January ushered in such a rush of great momentum. I had never been so organized. My planner was all ready and written in and I had a new job I was excited to start at my recruitment office on my campus. I celebrated a good friend’s birthday in the middle of it, and even found the time to attend my second leadership retreat and put together the first big event of the organization I was a part of.


Flyer for our first event of 2020.

It was a professional workshop night that my vice president came up with. This was really my first time this year seeing my other executives working together like this. Funny enough, just a few nights before, practically all of us all linked up accidentally at a party.

For me that was new. I knew it was going to happen eventually (trust me, this isn't the only time we all got together), but I was surprised to see it this early. It was without a doubt the night that gave me a peek to just how chaotically successful being in a group with them would be. As for the event we held, It went well of course. We helped a lot of people with their LinkedIn profiles, head-shots, resumes and even interviewing. We had a strong start, that's what mattered. The group was growing and looking to be very successful. Scarily enough, everything else was going too well in the beginning.


Gianna and Kobe Bryant court side.


Sunday January 26th,

I remember refusing to leave my bed in the morning and deciding to sleep in a bit more. When I awoke from my second morning slumber, I unlocked my phone that was last placed right beside me. The last app I had been on was Facebook. (Don’t judge me for being 22 and still actively using Facebook). When the app opened and I saw Kobe Bryant’s face underneath a TMZ article, I knew it wasn’t something good. It was just half a second between when I looked at the TMZ logo and when I read the actual title of “Kobe Bryant Dead in Helicopter Crash.”


I immediately refreshed it and brushed some of the tiredness out of my eyes. I wish I didn’t refresh the page. A few seconds had passed…another news page posted the same. Within the hour, doubt became realization.


I just felt numb.


Kobe Bryant, a hero to everyone and an icon in basketball and in life, gone at the age of 41 in a horrible helicopter crash. To this moment I still can't fathom it. My introduction to Kobe came from watching him and the Los Angeles Lakers go against my hometown team of the Boston Celtics. In 2008, The Celtics beat the Lakers for the NBA championship. I idolized the fact that Kobe had this killer mentality of a ruthless winner. His death affected me like I think it affected a lot of athletes and former athletes. It was almost as if a part of the motivation to be better was taken away.


My connection with how much he wanted to be great was deep. I'm someone who allows myself to be inspired by others and things. This is because sometimes you can’t pick yourself up alone, but seeing someone who always wants to improve, was the push I needed.


Me, as a black man, when I see around the internet how the world WANTS me to act, wants me to love and whatnot, and then see a man who worked hard, went through the bad times and then succeeded and made the most of his life get cut short, it confuses me.

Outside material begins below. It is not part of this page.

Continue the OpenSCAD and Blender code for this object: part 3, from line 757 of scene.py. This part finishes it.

It makes me question why someone who has done so much to impact so many people positively can be gone so fast, with his daughter and fellow friends and children too.


I’m someone who thinks deeply about these things, and it keeps me up some nights, wondering where my own motivation would come from again. Then, seeing everyone’s love for him and wanting to be better was what I thought I needed to see. In reality, It broke me even more. It was like my own motivation faded and was replaced by an outrageous doubt of succeeding.

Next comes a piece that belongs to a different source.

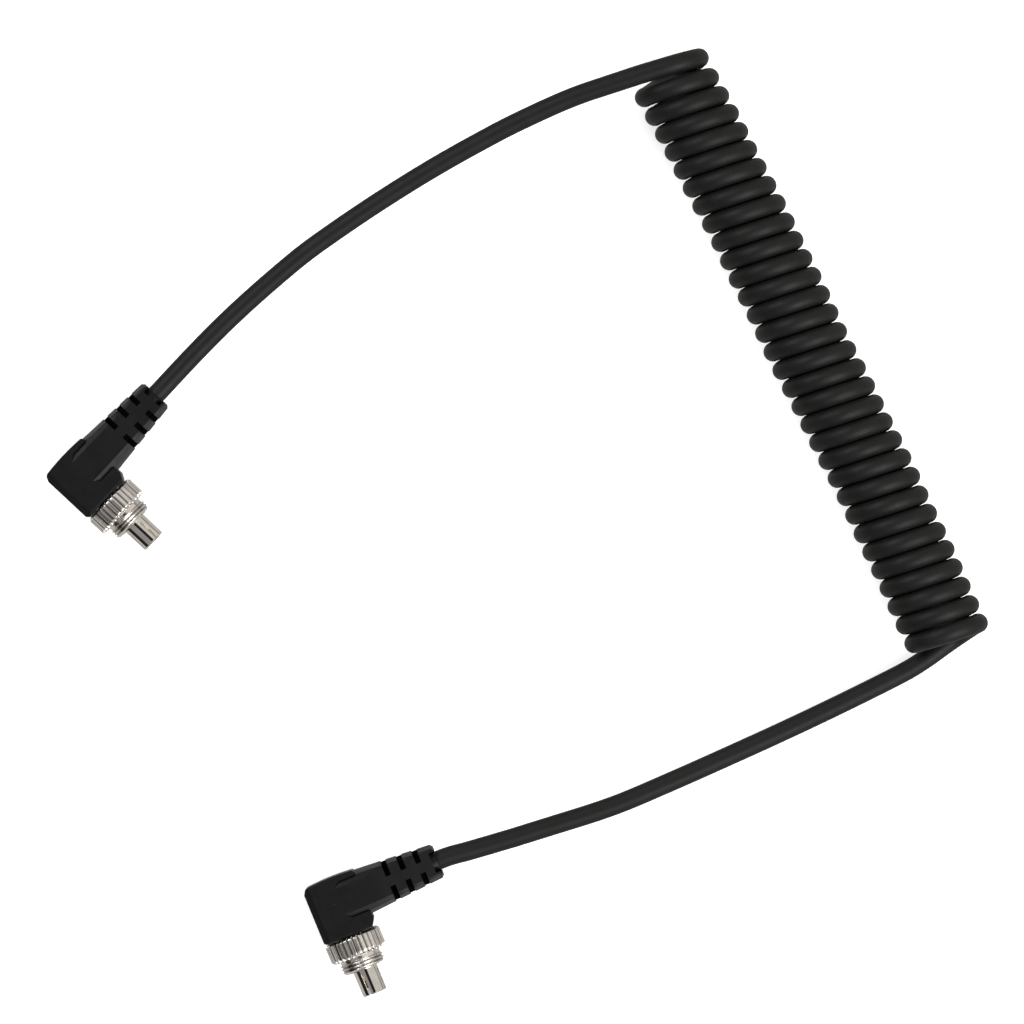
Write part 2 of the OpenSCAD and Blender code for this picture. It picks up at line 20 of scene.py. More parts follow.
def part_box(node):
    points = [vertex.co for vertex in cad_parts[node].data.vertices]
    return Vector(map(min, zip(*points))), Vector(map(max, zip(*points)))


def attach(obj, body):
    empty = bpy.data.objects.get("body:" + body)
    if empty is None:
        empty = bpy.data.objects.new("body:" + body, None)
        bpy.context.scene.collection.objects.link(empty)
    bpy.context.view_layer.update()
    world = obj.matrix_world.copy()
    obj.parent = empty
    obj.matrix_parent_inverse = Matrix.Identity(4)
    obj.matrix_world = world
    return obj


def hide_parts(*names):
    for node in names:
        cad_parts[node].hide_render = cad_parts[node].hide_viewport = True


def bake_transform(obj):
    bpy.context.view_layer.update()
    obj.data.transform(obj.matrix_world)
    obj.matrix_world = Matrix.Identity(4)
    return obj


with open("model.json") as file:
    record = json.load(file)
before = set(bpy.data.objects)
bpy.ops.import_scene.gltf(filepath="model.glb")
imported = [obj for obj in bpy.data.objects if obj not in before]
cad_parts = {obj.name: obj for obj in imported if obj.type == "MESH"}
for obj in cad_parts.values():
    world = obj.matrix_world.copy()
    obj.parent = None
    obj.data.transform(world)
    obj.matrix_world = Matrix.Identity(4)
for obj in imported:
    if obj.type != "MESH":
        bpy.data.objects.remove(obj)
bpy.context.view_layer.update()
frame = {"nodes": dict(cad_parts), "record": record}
scene = bpy.context.scene
MM = 0.001
random.seed(7)

# ---------------------------------------------------------------- sizes, mm
CABLE_R, WALL = 1.36, 0.40
SHIELD_R, SHIELD_W = 0.94, 0.14
GAP, COND_R = 0.02, 0.25
COIL_R = 6.02 - CABLE_R
PITCH, HALF_TURNS = 2.824, 63
COIL_BODIES = 6
# bends of each lead from the coil to its plug: (radius, degrees), where a negative
# radius turns the other way; radius 0 is a straight of the length given second
LEAD_A = [(-148, 2.31), (64, 13.63), (264.7, 5.55), (0, 1.0), (0, 2.2), (80, 8.3), (213, 4.1)]
LEAD_B = [
    (-38.5, 7.82), (-515.1, 2.69), (0, 1.0), (0, 2.2), (-700, 1.25), (-98.5, 10.55), (46, 9.9),
]
EASE_R = 60.0  # bend out of the level at the coil and back into it at the plug
PLUG_Z = 4.1
BOOT_L = 15.2
PAST_ELBOW = 0.45  # how far the cable's path runs on beyond the elbow
PLUG_RUN = BOOT_L + PAST_ELBOW

coil_low, coil_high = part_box("jacket_2")[0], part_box("jacket_5")[1]
mid_low, mid_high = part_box("jacket_3")
COIL_MID = ((coil_low[0] + coil_high[0]) / 2 / MM, (mid_low[1] + mid_high[1]) / 2 / MM)
TURN_R = math.sqrt(COIL_R**2 + PITCH**2 / 16)
COIL_Z = TURN_R + CABLE_R
TILT = math.degrees(math.atan(PITCH / 4 / COIL_R))
COIL_X0 = COIL_MID[0] - HALF_TURNS * PITCH / 4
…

Kobe was a natural storyteller that wanted to make and do things that pushed people to be better. Before I even knew who Kobe was, I had a similar mindset. A mindset that I watched in someone who played basketball. When he retired, he didn’t do what everyone else did, he did his own thing. He won an Oscar for something he made with his vision and love of storytelling.


Losing him still affects me now even as I’m writing this, because there are a lot of people I spend my time with who sometimes inhibit negative energy about being better. However, I always have a shred of optimism and confidence because of people like Kobe. His death was foreshadowing for the sadness that would be felt for months to follow.

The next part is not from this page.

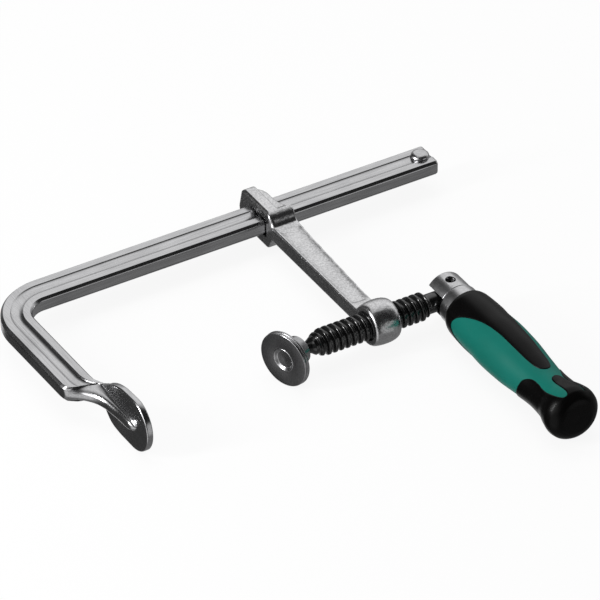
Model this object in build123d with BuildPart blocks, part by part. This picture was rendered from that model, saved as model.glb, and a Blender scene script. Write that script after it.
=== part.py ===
"""F clamp with a forged fixed arm, a sliding arm, a trapezoidal-thread spindle and a fold-down handle.

Frame: origin at the centre of the fixed jaw's clamping face, on the spindle axis.
+X runs along the spindle and the rail towards the rail's free end, the arms and the folded
handle lie towards -Y, and +Z is up, square to the flat of the clamp.  Millimetres.
"""
import os
from math import atan2, degrees, sqrt

from build123d import *

# ---- rail and fixed arm -------------------------------------------------------------------
THROAT_AXIS = 116.5          # rail centreline above the spindle axis
RAIL_END = 262.5             # free end of the rail
BAR_WIDTH = 19.0
BAR_THICK = 9.4
BAR_CHAMFER = 1.25
GROOVE_WIDTH = 6.8
GROOVE_DEPTH = 0.7
GROOVE_WALL_ANGLE = 45.0     # from the vertical
ARM_CENTRE_X = -13.5         # centreline of the fixed arm
BEND_OUTER = 35.5
BEND_INNER = 13.0
GROOVE_STOP_Y = 31.0         # the groove of the arm runs out into the jaw here

# ---- fixed jaw ----------------------------------------------------------------------------
JAW_THICK = 4.0
JAW_HALF_WIDTH = 16.0
JAW_TIP_Y = -27.5
JAW_ROOT_Y = 21.5
RIB_TOP_Y = 30.0
RIB_SECTIONS = [              # y, outer x, inner x, half height
    (RIB_TOP_Y, -23.0, -4.0, 4.7),
    (25.0, -17.4, -2.2, 4.7),
    (17.0, -11.1, -1.0, 4.7),
    (8.0, -8.2, -1.0, 4.2),
    (-9.0, -6.7, -1.0, 3.4),
    (-14.0, -5.2, -1.0, 2.2),
]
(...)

January was the beginning of something I never saw coming, but it was also the beginning of the process of my own Spring Break trip back to my hometown of Boston, Massachusetts . Late in the month, my partner and I purchased our tickets. I let my mind roam sequence after sequence of things I’d finally get to do when I was truly back home. That trip didn’t happen until March, so it was onto February and preparing for Black History Month and making the most out of my role as the President of the only black organization in my college of study at my university. The only thing was, no one warned me that it was going to take the most out of me too.